**THE REQUEST**
Your task is to output the data exactly as it stands.
START DATA EXTRACT
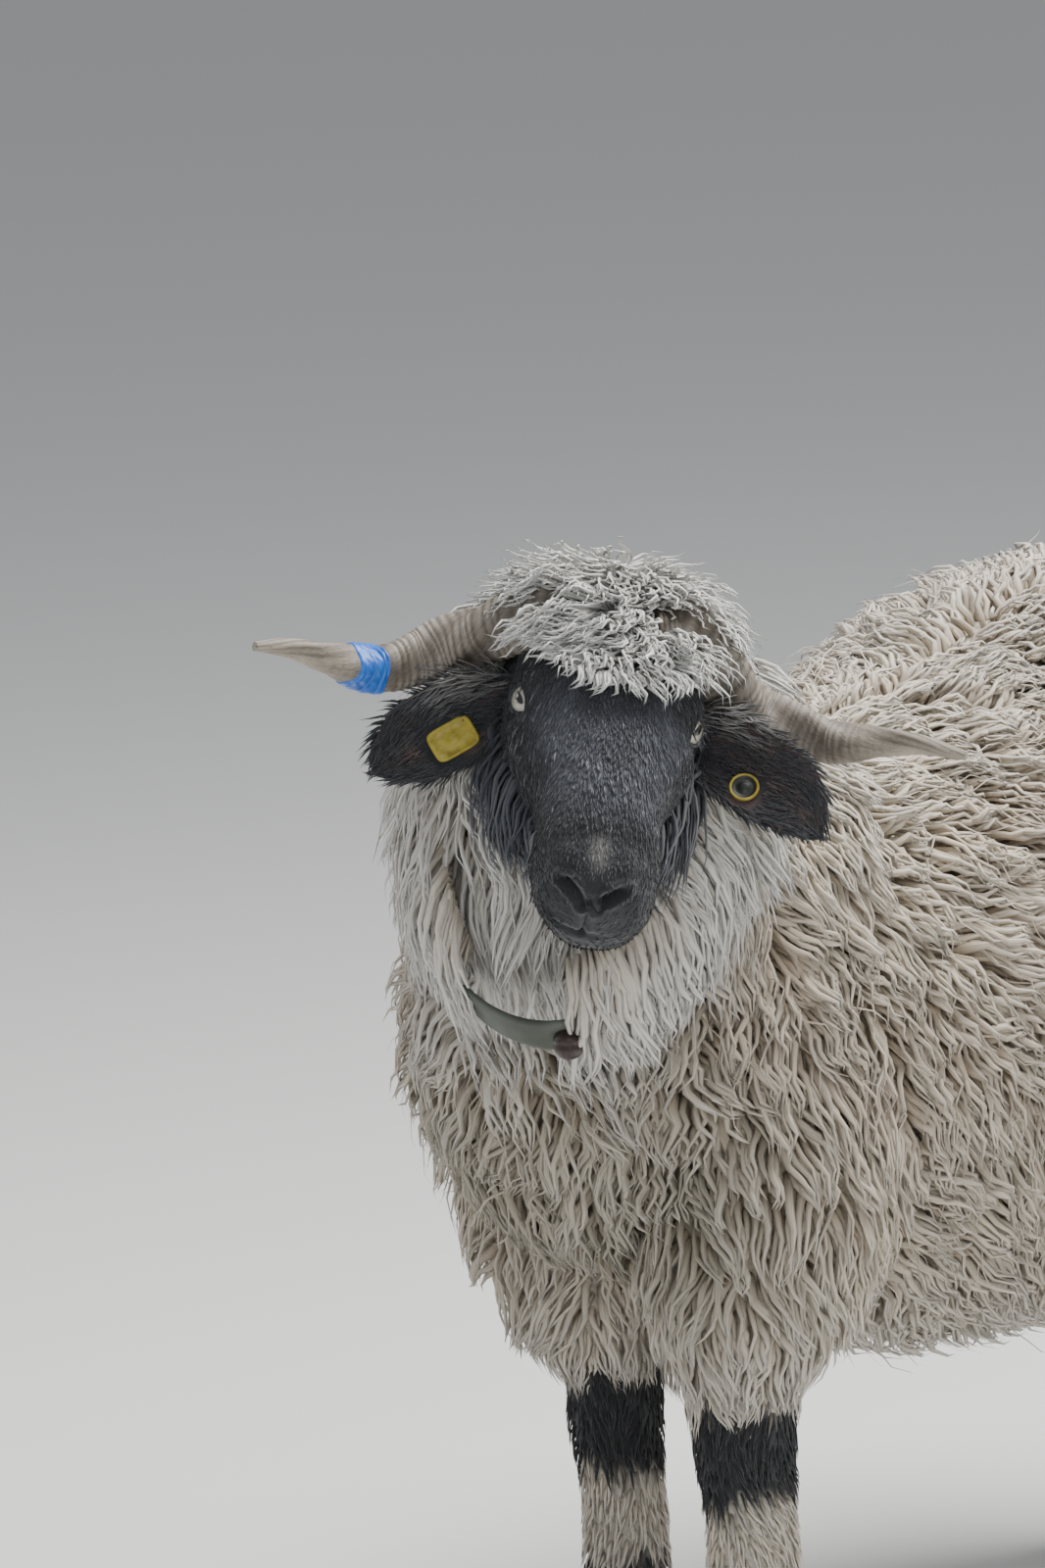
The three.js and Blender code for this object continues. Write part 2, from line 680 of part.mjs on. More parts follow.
// The mouth runs from corner to corner round the front of the muzzle
const MOUTH_CORNER = 110;
const MOUTH_FRONT = 153;
function mouthCut() {
  const places = [];
  const count = 5;
  for (const side of [-1, 1]) {
    for (let i = 0; i < count; i += 1) {
      const share = side < 0 ? i / count : 1 - i / count;
      const nose = MOUTH_CORNER + (MOUTH_FRONT - MOUTH_CORNER) * Math.sin((Math.PI / 2) * share);
      const crown = -46 - 10 * share;
      const half = headHalfAt(nose, crown) * (1 - share ** 4);
      places.push([side * half, nose, crown]);
    }
    if (side < 0) {
      places.push([0, MOUTH_FRONT + 1, -56]);
    }
  }
  return grooveBody(places, 1.6, 6);
}

// Each nostril is a slit that rises outwards from the middle of the nose
function nostrilCut(side) {
  const line = [[5, 158, -27], [10, 157, -22], [17, 153, -16], [23, 146, -11]];
  return grooveBody(line.map(([u, f, n]) => [side * u, f, n]), 2.8, 6);
}

// The lids are a thin cap over the eye with an almond-shaped slit
const LID_RADIUS = EYE_RADIUS + 2.4;
const SLIT_HALF_LONG = 12.5;
const SLIT_HALF_HIGH = 7;
function slitCut(eye) {
  const out = headDirection(eye.side * 0.86, 0.42, 0.28).normalize();
  const long = headDirection(eye.side * -0.38, 0.9, -0.2);
  long.addScaledVector(out, -long.dot(out)).normalize();
  const high = new THREE.Vector3().crossVectors(out, long).normalize();
  const rings = [EYE_RADIUS * 0.35, LID_RADIUS * 1.8].map((reach) => {
    const ring = [];
    for (let k = 0; k < 10; k += 1) {
      const angle = (2 * Math.PI * k) / 10;
      const c = Math.cos(angle);
      ring.push(eye.centre.clone().addScaledVector(out, reach)
        .addScaledVector(long, SLIT_HALF_LONG * c)
        .addScaledVector(high, SLIT_HALF_HIGH * Math.sin(angle) * (1 - 0.25 * c * c)));
    }
    return ring;
  });
  return solid(loft(rings));
}

// White wool on the poll and forehead, and below the cheeks: rows of [side, nose, width, height]
const crownTufts = [
  [-20, -86, 52, 24], [24, -84, 52, 24],
  [1, -54, 54, 28], [-28, -26, 40, 16], [29, -24, 40, 16], [1, -16, 44, 20],
];
const cheekTufts = [[-38, 60, 46], [-2, 52, 38]];
function headWool() {
  const tufts = [];
  for (const [side, nose, width, height] of crownTufts) {
    const [half, top, , widest] = headValues(nose);
    const crown = widest + (top - widest) * (1 - Math.min(Math.abs(side) / half, 1) ** 2.25) ** (1 / 2.25);
    const out = headDirection(side / 110, -0.25, 1).normalize();
    tufts.push(clump(onHead(side, nose, crown - 3), out, headNose, width, height));
  }
  for (const side of [-1, 1]) {
    for (const [nose, width, drop] of cheekTufts) {
      const crown = headValues(nose)[2] + 30;
      const half = headHalfAt(nose, crown);
      const out = headDirection(side * 0.85, -0.15, -0.5).normalize();
      tufts.push(clump(onHead(side * (half - 2), nose, crown), out, V(0, 0, -1), width, drop * 0.55));
    }
  }
  return tufts;
}

const eyes = [
  { name: 'eye_left', side: 1 },
  { name: 'eye_right', side: -1 },
];
const headRoom = headBody(20, 19, GAP);
const headParts = [headBody(20, 19), ...headWool()];
for (const eye of eyes) {
  eye.centre = onHead(eye.side * EYE_SIDE, 1, -1);
  headParts.push(ball(eye.centre, LID_RADIUS, 9, 6));
}
let head = joined(headParts).subtract(mouthCut());
for (const eye of eyes) {
  head = head.subtract(slitCut(eye)).subtract(nostrilCut(eye.side));
  head = head.subtract(ball(eye.centre, EYE_RADIUS + GAP + 0.3, 10, 7));
  addNode(eye.name, ball(eye.centre, EYE_RADIUS, 10, 7), EYE_PALE);
}
head = head.intersect(halfSpace(shifted(headCut, -GAP / 2), headCut.normal.clone().negate()));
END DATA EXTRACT
**RESULT FOR THIS EXERCISE**
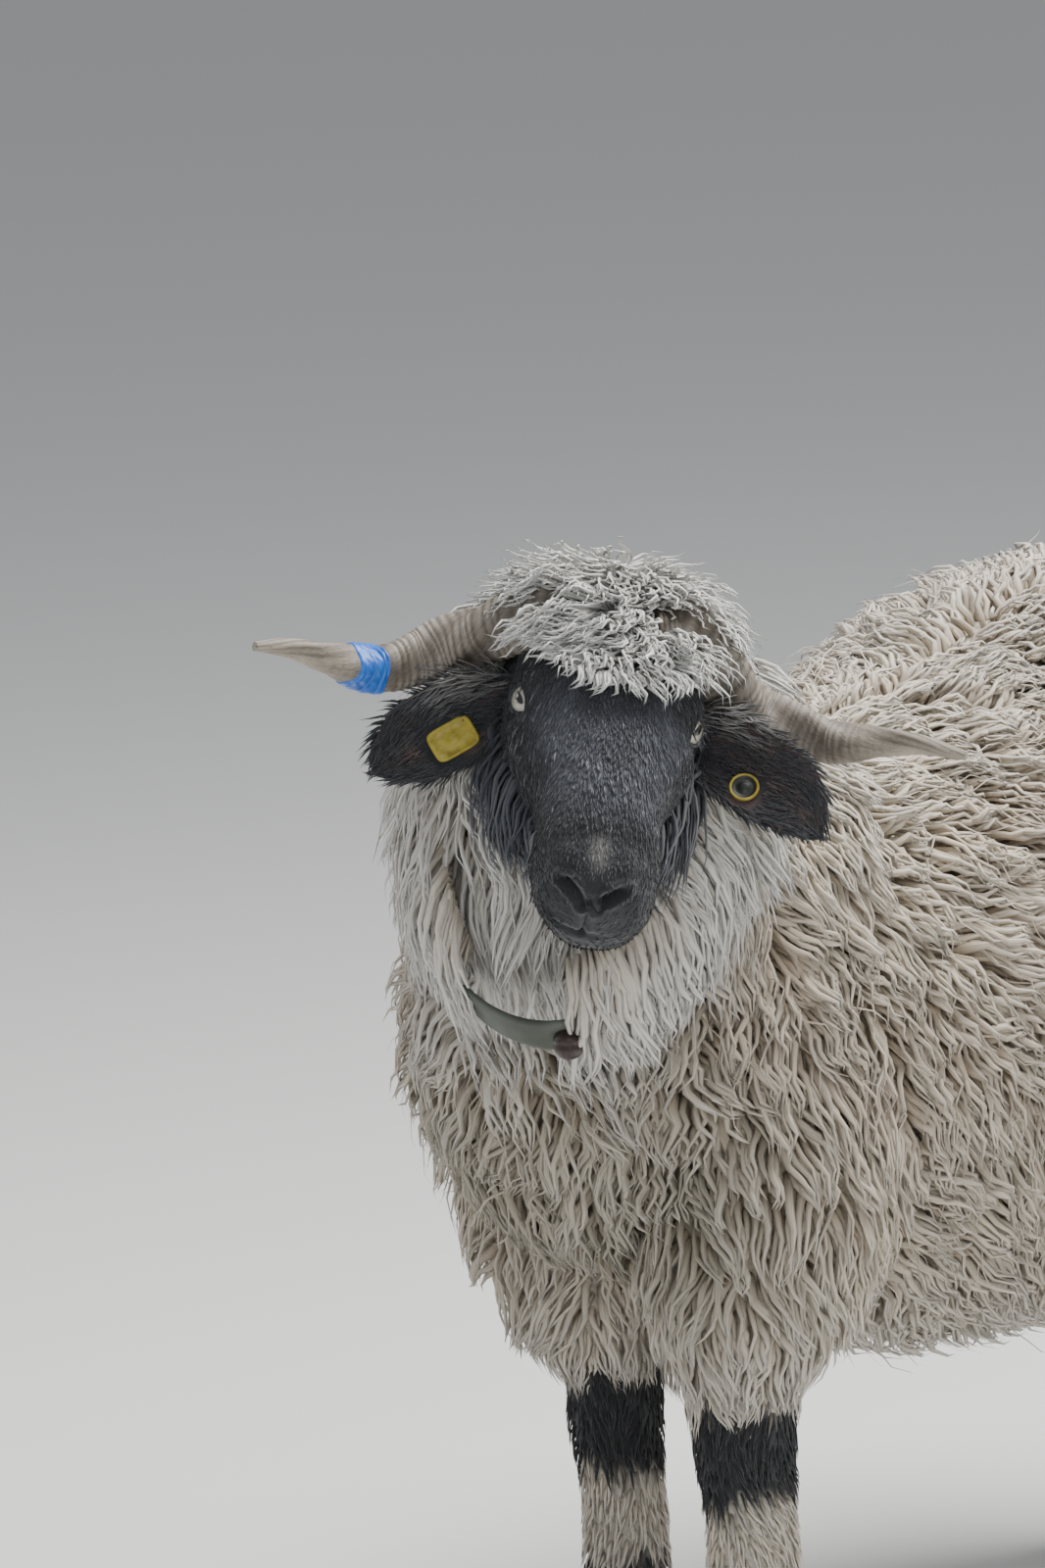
The three.js and Blender code for this object continues. Write part 2, from line 680 of part.mjs on. More parts follow.
// The mouth runs from corner to corner round the front of the muzzle
const MOUTH_CORNER = 110;
const MOUTH_FRONT = 153;
function mouthCut() {
  const places = [];
  const count = 5;
  for (const side of [-1, 1]) {
    for (let i = 0; i < count; i += 1) {
      const share = side < 0 ? i / count : 1 - i / count;
      const nose = MOUTH_CORNER + (MOUTH_FRONT - MOUTH_CORNER) * Math.sin((Math.PI / 2) * share);
      const crown = -46 - 10 * share;
      const half = headHalfAt(nose, crown) * (1 - share ** 4);
      places.push([side * half, nose, crown]);
    }
    if (side < 0) {
      places.push([0, MOUTH_FRONT + 1, -56]);
    }
  }
  return grooveBody(places, 1.6, 6);
}

// Each nostril is a slit that rises outwards from the middle of the nose
function nostrilCut(side) {
  const line = [[5, 158, -27], [10, 157, -22], [17, 153, -16], [23, 146, -11]];
  return grooveBody(line.map(([u, f, n]) => [side * u, f, n]), 2.8, 6);
}

// The lids are a thin cap over the eye with an almond-shaped slit
const LID_RADIUS = EYE_RADIUS + 2.4;
const SLIT_HALF_LONG = 12.5;
const SLIT_HALF_HIGH = 7;
function slitCut(eye) {
  const out = headDirection(eye.side * 0.86, 0.42, 0.28).normalize();
  const long = headDirection(eye.side * -0.38, 0.9, -0.2);
  long.addScaledVector(out, -long.dot(out)).normalize();
  const high = new THREE.Vector3().crossVectors(out, long).normalize();
  const rings = [EYE_RADIUS * 0.35, LID_RADIUS * 1.8].map((reach) => {
    const ring = [];
    for (let k = 0; k < 10; k += 1) {
      const angle = (2 * Math.PI * k) / 10;
      const c = Math.cos(angle);
      ring.push(eye.centre.clone().addScaledVector(out, reach)
        .addScaledVector(long, SLIT_HALF_LONG * c)
        .addScaledVector(high, SLIT_HALF_HIGH * Math.sin(angle) * (1 - 0.25 * c * c)));
    }
    return ring;
  });
  return solid(loft(rings));
}

// White wool on the poll and forehead, and below the cheeks: rows of [side, nose, width, height]
const crownTufts = [
  [-20, -86, 52, 24], [24, -84, 52, 24],
  [1, -54, 54, 28], [-28, -26, 40, 16], [29, -24, 40, 16], [1, -16, 44, 20],
];
const cheekTufts = [[-38, 60, 46], [-2, 52, 38]];
function headWool() {
  const tufts = [];
  for (const [side, nose, width, height] of crownTufts) {
    const [half, top, , widest] = headValues(nose);
    const crown = widest + (top - widest) * (1 - Math.min(Math.abs(side) / half, 1) ** 2.25) ** (1 / 2.25);
    const out = headDirection(side / 110, -0.25, 1).normalize();
    tufts.push(clump(onHead(side, nose, crown - 3), out, headNose, width, height));
  }
  for (const side of [-1, 1]) {
    for (const [nose, width, drop] of cheekTufts) {
      const crown = headValues(nose)[2] + 30;
      const half = headHalfAt(nose, crown);
      const out = headDirection(side * 0.85, -0.15, -0.5).normalize();
      tufts.push(clump(onHead(side * (half - 2), nose, crown), out, V(0, 0, -1), width, drop * 0.55));
    }
  }
  return tufts;
}

const eyes = [
  { name: 'eye_left', side: 1 },
  { name: 'eye_right', side: -1 },
];
const headRoom = headBody(20, 19, GAP);
const headParts = [headBody(20, 19), ...headWool()];
for (const eye of eyes) {
  eye.centre = onHead(eye.side * EYE_SIDE, 1, -1);
  headParts.push(ball(eye.centre, LID_RADIUS, 9, 6));
}
let head = joined(headParts).subtract(mouthCut());
for (const eye of eyes) {
  head = head.subtract(slitCut(eye)).subtract(nostrilCut(eye.side));
  head = head.subtract(ball(eye.centre, EYE_RADIUS + GAP + 0.3, 10, 7));
  addNode(eye.name, ball(eye.centre, EYE_RADIUS, 10, 7), EYE_PALE);
}
head = head.intersect(halfSpace(shifted(headCut, -GAP / 2), headCut.normal.clone().negate()));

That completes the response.